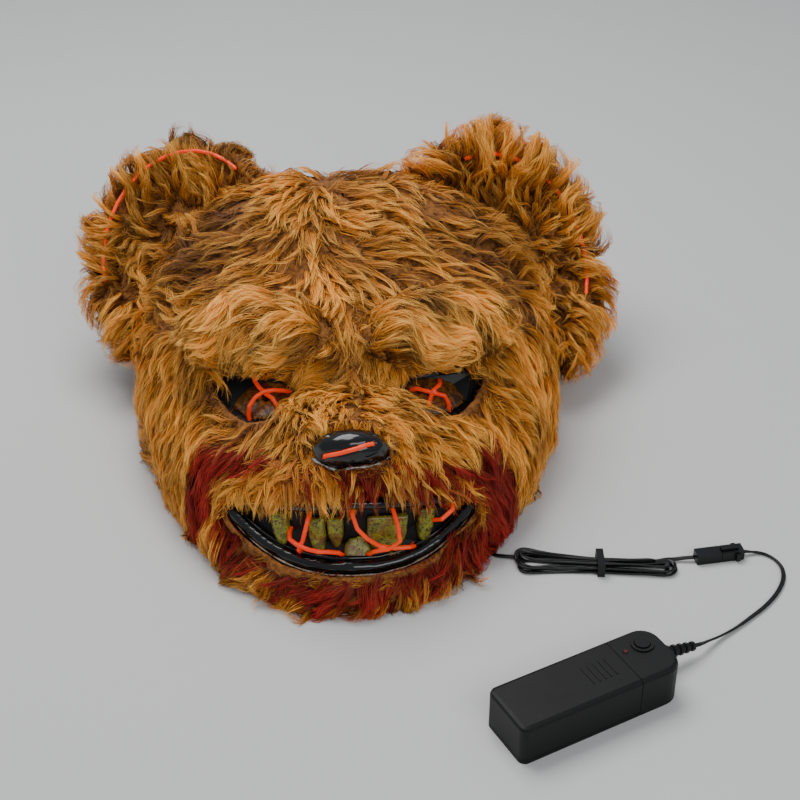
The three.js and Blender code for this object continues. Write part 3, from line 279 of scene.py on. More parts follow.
LEAD_BLACK = black_plastic("lead_black", (18, 18, 19), 0.32, grain=0.05)
CONNECTOR_BLACK = black_plastic("connector_black", (17, 17, 18), 0.36)
CASE_BLACK = black_plastic("case_black", (6, 6, 7), 0.52, grain=0.35, grain_scale=2200)
MOULDED_BLACK = black_plastic("moulded_black", (7, 7, 7), 0.5, grain=0.1, coat=0.08, grain_scale=900)
GLOSS_BLACK = black_plastic("gloss_black", (5, 5, 6), 0.2, grain=0.04, coat=0.6, grain_scale=500)
blacks = (LEAD_BLACK, CONNECTOR_BLACK, CASE_BLACK, MOULDED_BLACK, GLOSS_BLACK)
print("black plastics:", [material.name for material in blacks])

# %% [markdown]
# ## Shape helpers
# A lead, the strap and a bead of glue are each one profile swept along a smooth line.
# A sweep keeps its profile upright over the floor, so a flat twin lead can lie and roll as it should.
# Everything is made from plain lists of corners and faces, which keeps the meshes clean.


# %% Smooth lines, sweeps and new pieces
def add_piece(name, mesh, material, slot):
    """A mesh as a piece of the scene that rides on the mask's body."""
    mesh.materials.append(material)
    piece = bpy.data.objects.new(name, mesh)
    bpy.context.scene.collection.objects.link(piece)
    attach(piece, "root")
    return piece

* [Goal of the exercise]
Please reproduce the entire listing, exactly as shown.

* [Output for this task]
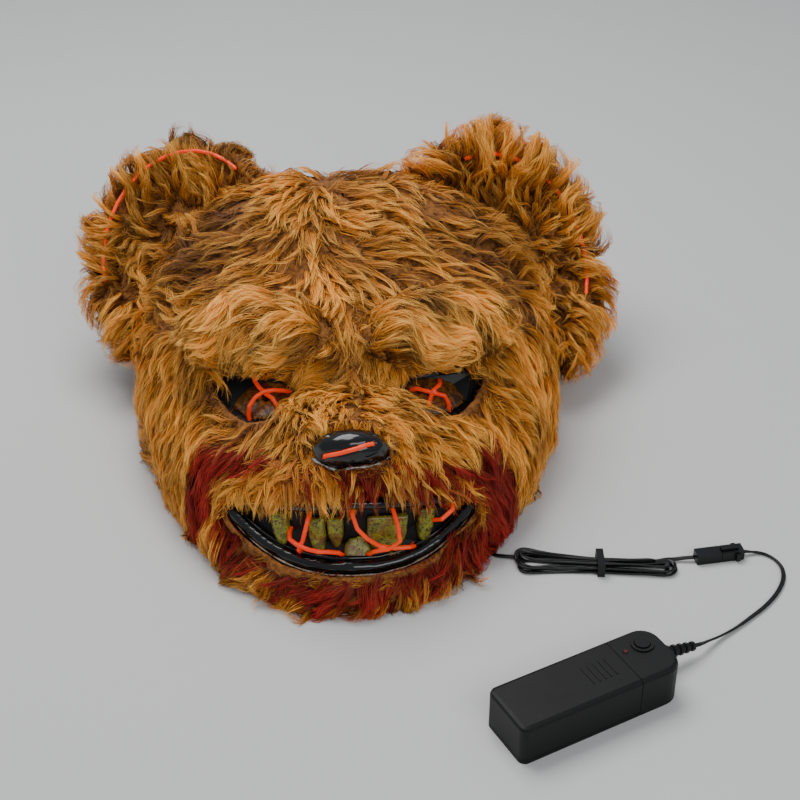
The three.js and Blender code for this object continues. Write part 3, from line 279 of scene.py on. More parts follow.
LEAD_BLACK = black_plastic("lead_black", (18, 18, 19), 0.32, grain=0.05)
CONNECTOR_BLACK = black_plastic("connector_black", (17, 17, 18), 0.36)
CASE_BLACK = black_plastic("case_black", (6, 6, 7), 0.52, grain=0.35, grain_scale=2200)
MOULDED_BLACK = black_plastic("moulded_black", (7, 7, 7), 0.5, grain=0.1, coat=0.08, grain_scale=900)
GLOSS_BLACK = black_plastic("gloss_black", (5, 5, 6), 0.2, grain=0.04, coat=0.6, grain_scale=500)
blacks = (LEAD_BLACK, CONNECTOR_BLACK, CASE_BLACK, MOULDED_BLACK, GLOSS_BLACK)
print("black plastics:", [material.name for material in blacks])

# %% [markdown]
# ## Shape helpers
# A lead, the strap and a bead of glue are each one profile swept along a smooth line.
# A sweep keeps its profile upright over the floor, so a flat twin lead can lie and roll as it should.
# Everything is made from plain lists of corners and faces, which keeps the meshes clean.


# %% Smooth lines, sweeps and new pieces
def add_piece(name, mesh, material, slot):
    """A mesh as a piece of the scene that rides on the mask's body."""
    mesh.materials.append(material)
    piece = bpy.data.objects.new(name, mesh)
    bpy.context.scene.collection.objects.link(piece)
    attach(piece, "root")
    return piece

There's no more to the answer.